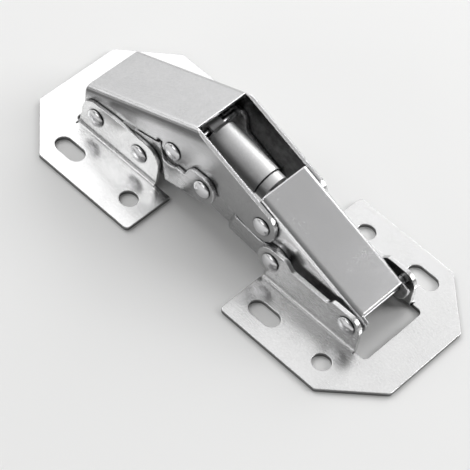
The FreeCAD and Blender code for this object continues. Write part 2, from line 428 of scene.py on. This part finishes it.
@dataclass(frozen=True)
class RolledPlating:
    """Rolling lines, dull patches and fine specks of plated sheet.

    Args:
        lines: Pattern of the rolling lines.
        line_rough: Roughness that the lines add.
        patches: Pattern of the dull patches.
        patch_span: Values of that pattern from a bright place to a dull one.
        patch_rough: Roughness that a dull patch adds.
        specks: Pattern of the fine specks.
        speck_span: Values of that pattern from a light speck to a dark one.
        speck_pull: How far a light and a dark speck pull the colour from bright to dull.
    """

    lines: Noise = Noise(scale=5200.0, detail=3.0)
    line_rough: float = 0.10
    patches: Noise = Noise(scale=95.0, detail=4.0, rough=0.62)
    patch_span: Span = Span(0.42, 0.72)
    patch_rough: float = 0.03
    specks: Noise = Noise(scale=1700.0, detail=3.0, rough=0.75)
    speck_span: Span = Span(0.36, 0.66)
    speck_pull: Tuple[float, float] = (-0.5, 0.6)

    def build(self) -> bpy.types.NodeTree:
        """Builds the group.

        Returns:
            Group with outputs Colour, Rough and Height.
        """
        wires = GroupWiring(
            "rolled_plating",
            {"Bright": (Kind.COLOUR, grey(0.8)), "Dull": (Kind.COLOUR, grey(0.6)),
             "Rough": (Kind.NUMBER, 0.25), "Grain": (Kind.NUMBER, 0.3),
             "Lay": (Kind.VECTOR, Lay.EVEN.value)},
            {"Colour": Kind.COLOUR, "Rough": Kind.NUMBER, "Height": Kind.NUMBER})
        given, result, place = wires.given, wires.result, wires.coordinates("Object")
        lines = wires.noise(self.lines, wires.vectors("MULTIPLY", place, given["Lay"])["Vector"])
        patches = wires.fade(wires.noise(self.patches, place), self.patch_span)
        specks = wires.fade(wires.noise(self.specks, place), self.speck_span, *self.speck_pull)
        dull = wires.math("ADD", patches, specks)
        wires.feed(result["Colour"], wires.mixed(dull, given["Bright"], given["Dull"], clamp=False))
        lined = wires.math("MULTIPLY_ADD", lines, self.line_rough, given["Rough"])
        wires.feed(result["Rough"], wires.math("MULTIPLY_ADD", patches, self.patch_rough, lined))
        wires.feed(result["Height"], wires.product(lines, given["Grain"]))
        return wires.tree


@dataclass(frozen=True)
class PaintedFaceShading:
    """Painted shade and painted light on faces by the way they look: the side faces, the darker inside of
    a channel with random mottling, a band just below the bend, and the sheet's rim on the board.

    Args:
        inward: A face looks in where its place times its normal, both across the hinge, is below this.
        downward: A face looks down where its normal's height is below this.
        upright: A side face is flat where its normal across the hinge is above this.
        bend: Depths below the top between which the band sets in, in metres.
        mottling: Pattern of random mottling in the painted shade inside.
        mottle_span: Values of that pattern from a dark place to a light one.
        mottle_tones: Brightness of a dark place and of a light one.
        rim_height: Height of the sheet's top, which the rim stays below, in metres.
        rim_tilt: The rim is where the normal's height is below this.
    """

    inward: float = -0.003
    downward: float = -0.5
    upright: float = 0.9
    bend: Span = Span(0.0045, 0.0020)
    mottling: Noise = Noise(scale=420.0, detail=6.0, rough=0.7)
    mottle_span: Span = Span(0.35, 0.65)
    mottle_tones: Tuple[float, float] = (0.55, 1.35)
    rim_height: float = 0.00121
    rim_tilt: float = 0.5

    def build(self) -> bpy.types.NodeTree:
        """Builds the group.

        Returns:
            Group with output Colour.
        """
        wires = GroupWiring(
            "painted_face_shading",
            {"Colour": (Kind.COLOUR, grey(0.8)), "Inside": (Kind.NUMBER, 1.0),
             "Side": (Kind.NUMBER, 1.0), "Rim": (Kind.NUMBER, 1.0), "Band": (Kind.NUMBER, 1.0),
             "Top": (Kind.VECTOR, Top().normal), "Level": (Kind.NUMBER, Top().level)},
            {"Colour": Kind.COLOUR})
        given, place = wires.given, wires.coordinates("Object")
        where, facing = wires.apart(place), wires.apart(wires.coordinates("Normal"))
        # Painted shade: faces that look in or down are darkened, with random mottling.
        looks_in = wires.math("LESS_THAN", wires.product(where["Y"], facing["Y"]), self.inward)
        looks_down = wires.math("LESS_THAN", facing["Z"], self.downward)
        inside = wires.math("MAXIMUM", looks_in, looks_down)
        mottle = wires.fade(wires.noise(self.mottling, place), self.mottle_span, *self.mottle_tones)
        # Painted shade and painted light on side faces, and a painted band just below the bend.
        across = wires.math("ABSOLUTE", facing["Y"])
        height = wires.vectors("DOT_PRODUCT", place, given["Top"])["Value"]
        depth = wires.math("SUBTRACT", given["Level"], height)
        near_bend = wires.fade(depth, self.bend, 1.0, given["Band"], soft=True)
        flat = wires.math("GREATER_THAN", across, self.upright)
        side = wires.choice(across, 1.0, given["Side"])
        outside = wires.product(side, wires.choice(flat, 1.0, near_bend))
        tone = wires.choice(inside, outside, wires.product(mottle, given["Inside"]))
        # Painted shade on the sheet's cut edge where it lies on the board.
        low = wires.math("LESS_THAN", where["Z"], self.rim_height)
        tilted = wires.math("LESS_THAN", facing["Z"], self.rim_tilt)
        tone = wires.choice(wires.product(low, tilted), tone, given["Rim"])
        wires.feed(wires.result["Colour"], wires.scaled(given["Colour"], tone))
        return wires.tree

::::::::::

### Exercise directions
Track down the lines that include the word "from" and copy them.

### Complete response
The FreeCAD and Blender code for this object continues. Write part 2, from line 428 of scene.py on. This part finishes it.
        patch_span: Values of that pattern from a bright place to a dull one.
        speck_span: Values of that pattern from a light speck to a dark one.
        speck_pull: How far a light and a dark speck pull the colour from bright to dull.
        mottle_span: Values of that pattern from a dark place to a light one.